▶ EXERCISE BRIEF: Your task is to print the material below exactly as presented.
**********
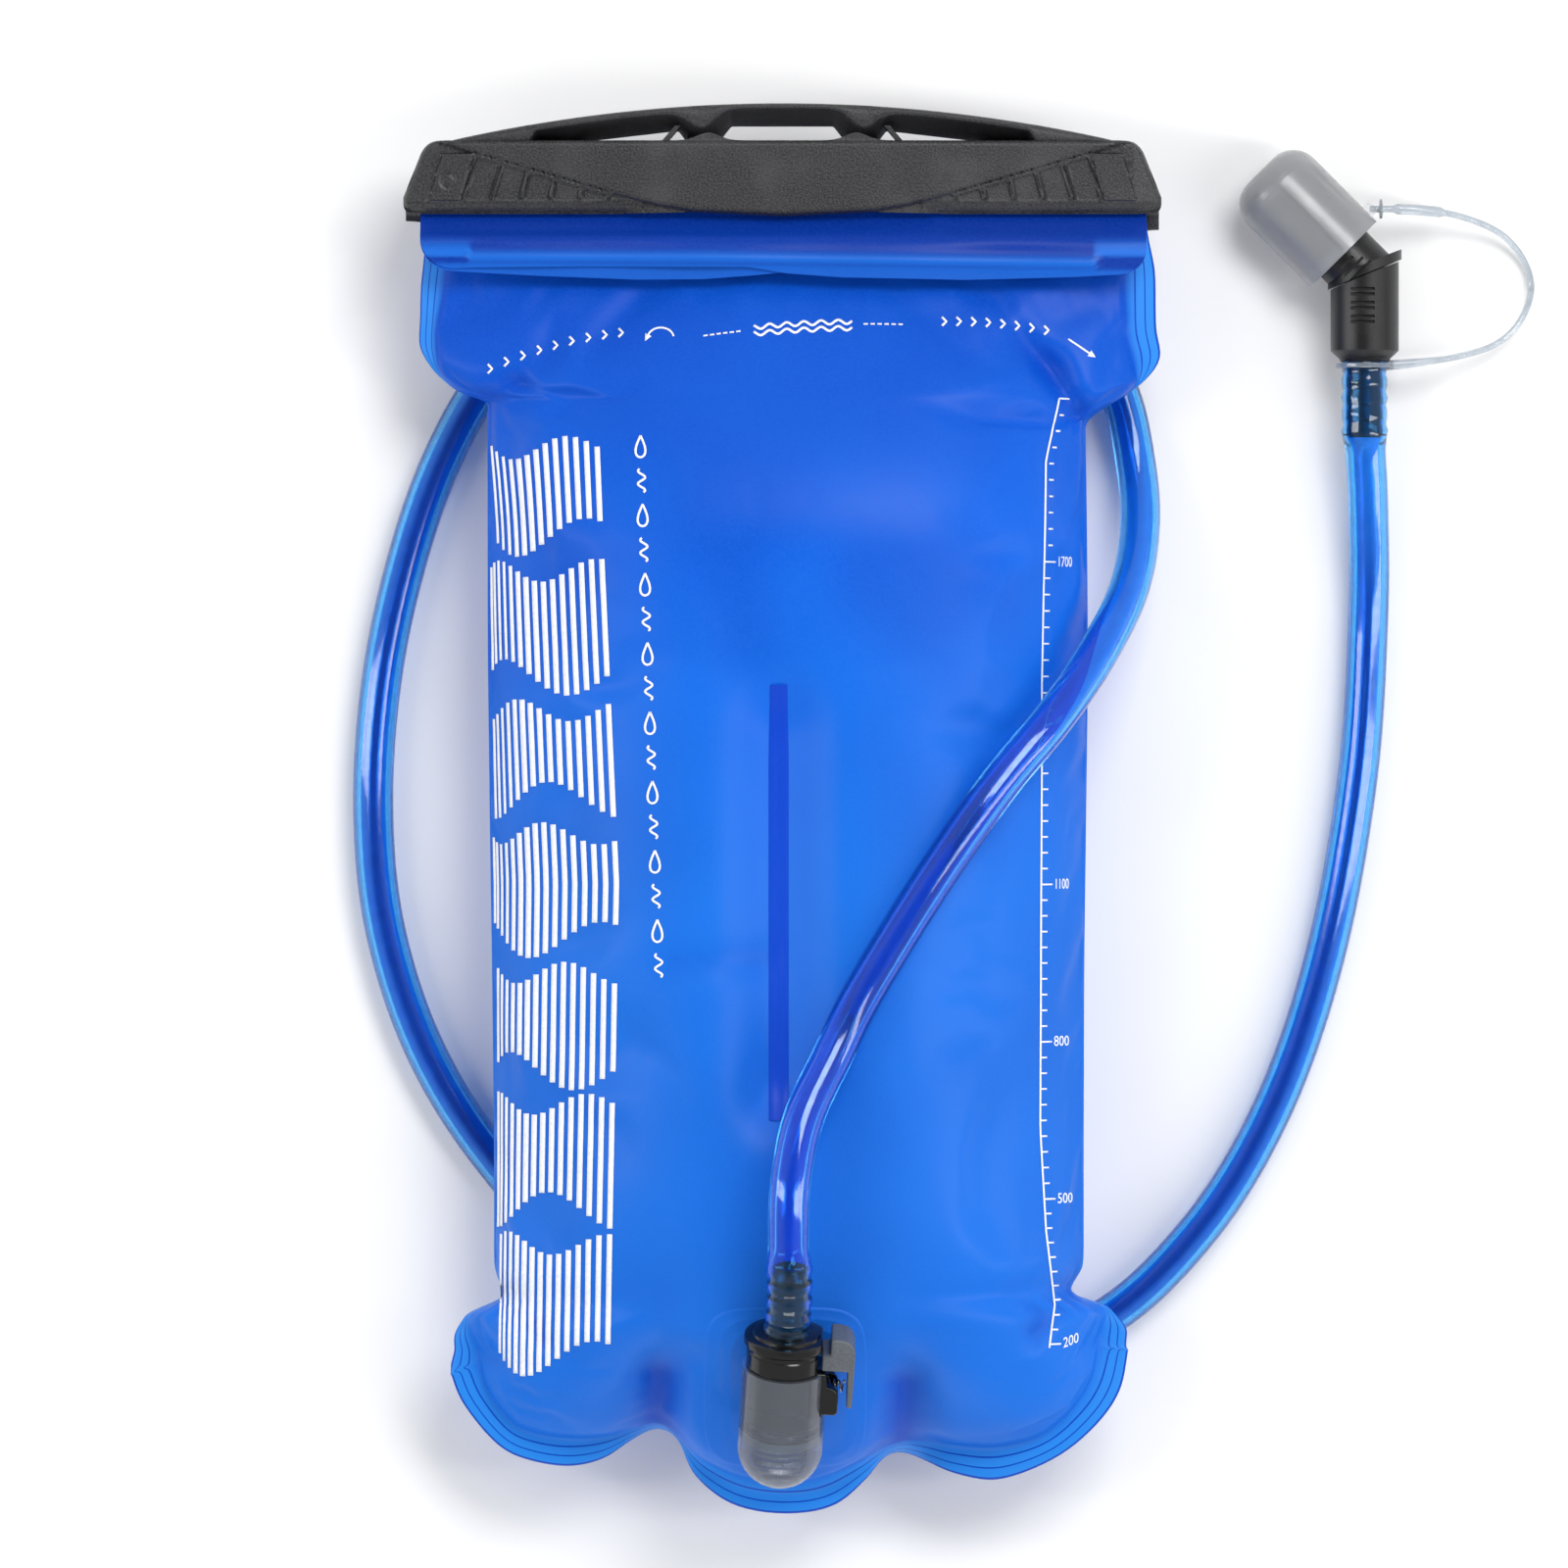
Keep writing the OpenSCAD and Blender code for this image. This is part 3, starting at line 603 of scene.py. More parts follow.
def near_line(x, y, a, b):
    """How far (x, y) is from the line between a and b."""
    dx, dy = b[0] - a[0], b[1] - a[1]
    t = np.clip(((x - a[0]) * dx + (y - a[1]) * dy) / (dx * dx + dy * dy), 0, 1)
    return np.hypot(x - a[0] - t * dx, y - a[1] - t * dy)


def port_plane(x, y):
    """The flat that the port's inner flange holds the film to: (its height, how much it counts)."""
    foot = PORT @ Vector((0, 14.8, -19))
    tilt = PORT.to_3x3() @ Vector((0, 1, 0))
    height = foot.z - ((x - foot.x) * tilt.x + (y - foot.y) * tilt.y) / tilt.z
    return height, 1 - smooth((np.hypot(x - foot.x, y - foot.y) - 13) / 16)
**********
▶ THE ANSWER:
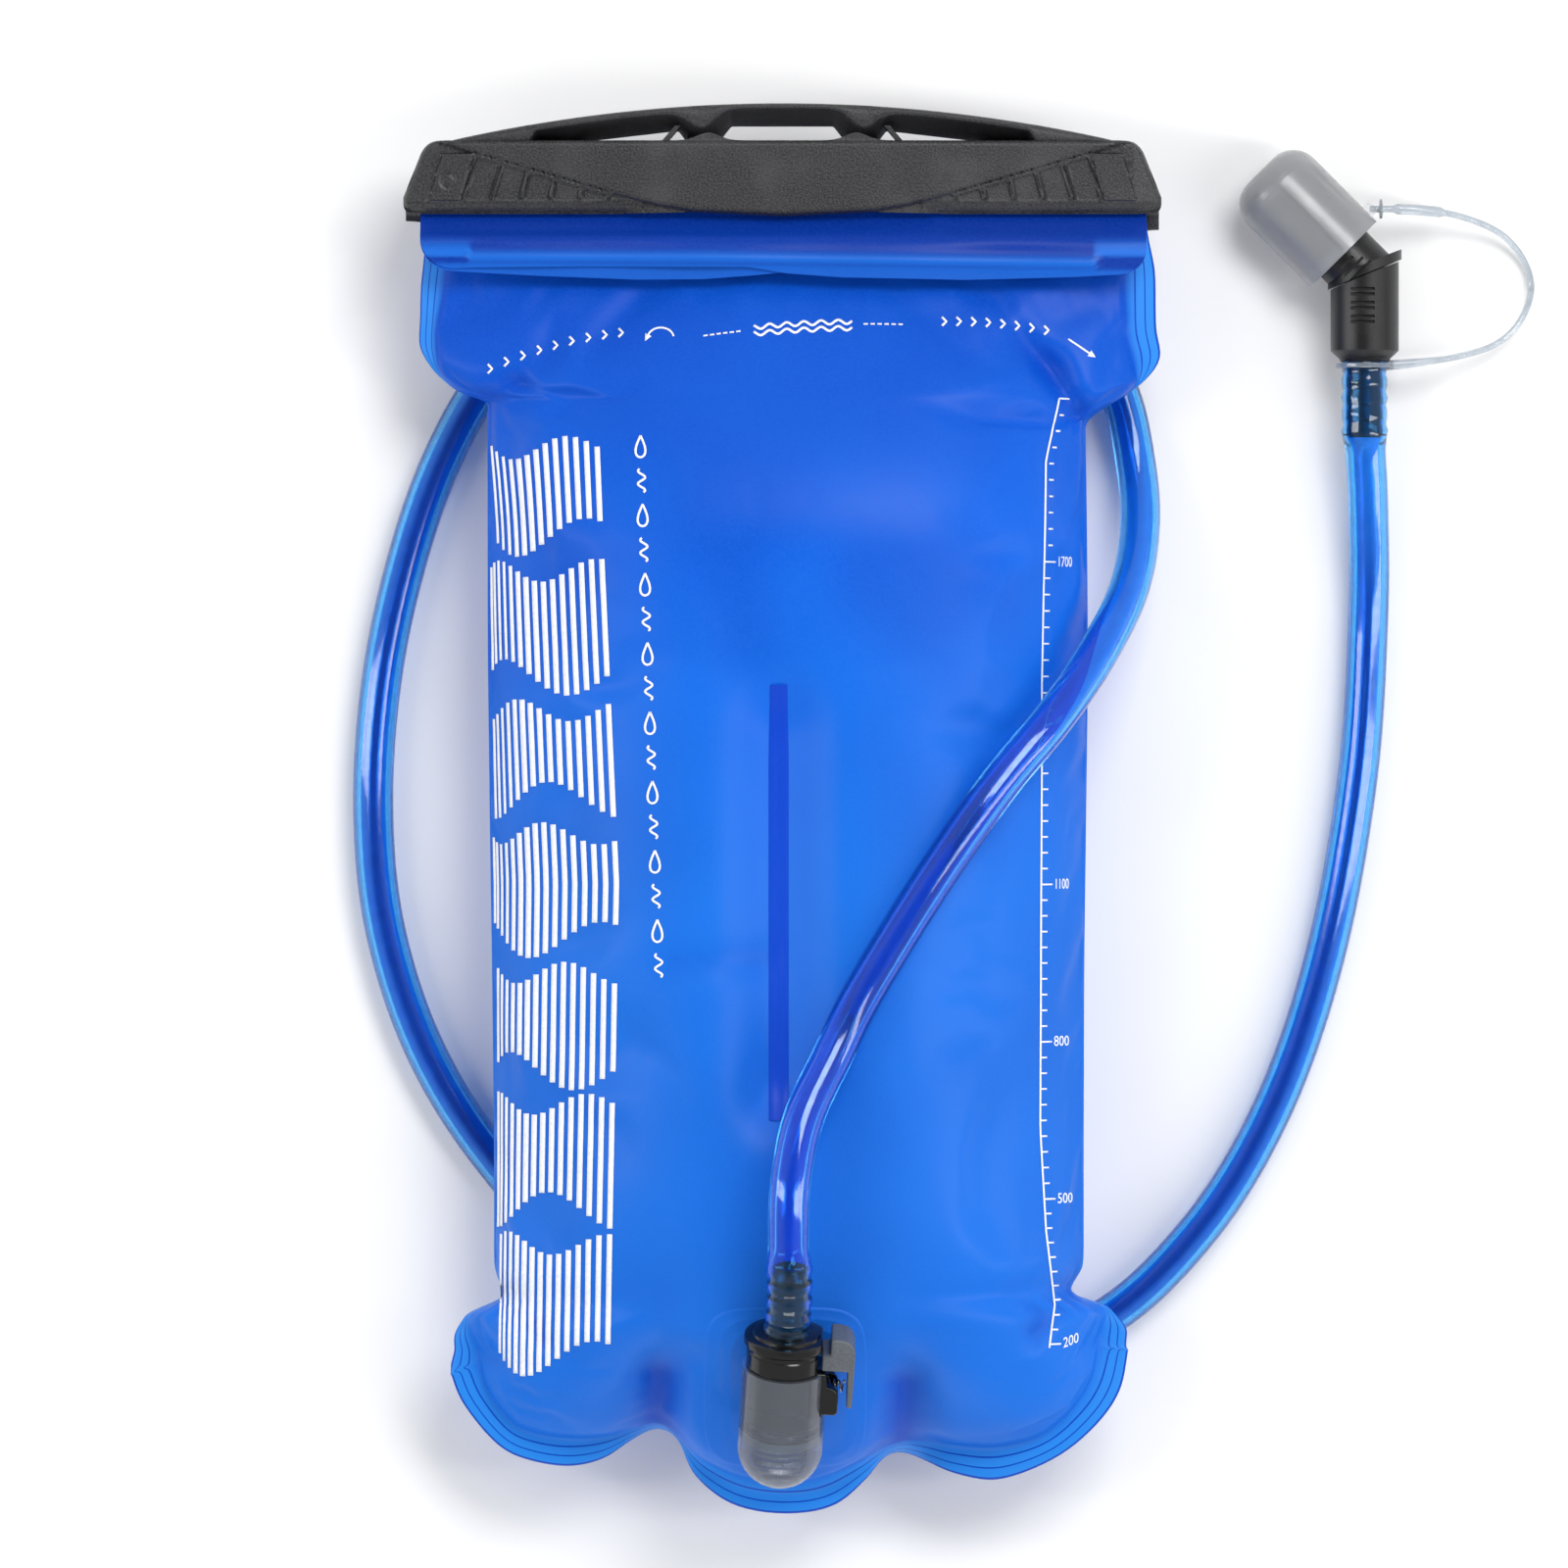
Keep writing the OpenSCAD and Blender code for this image. This is part 3, starting at line 603 of scene.py. More parts follow.
def near_line(x, y, a, b):
    """How far (x, y) is from the line between a and b."""
    dx, dy = b[0] - a[0], b[1] - a[1]
    t = np.clip(((x - a[0]) * dx + (y - a[1]) * dy) / (dx * dx + dy * dy), 0, 1)
    return np.hypot(x - a[0] - t * dx, y - a[1] - t * dy)


def port_plane(x, y):
    """The flat that the port's inner flange holds the film to: (its height, how much it counts)."""
    foot = PORT @ Vector((0, 14.8, -19))
    tilt = PORT.to_3x3() @ Vector((0, 1, 0))
    height = foot.z - ((x - foot.x) * tilt.x + (y - foot.y) * tilt.y) / tilt.z
    return height, 1 - smooth((np.hypot(x - foot.x, y - foot.y) - 13) / 16)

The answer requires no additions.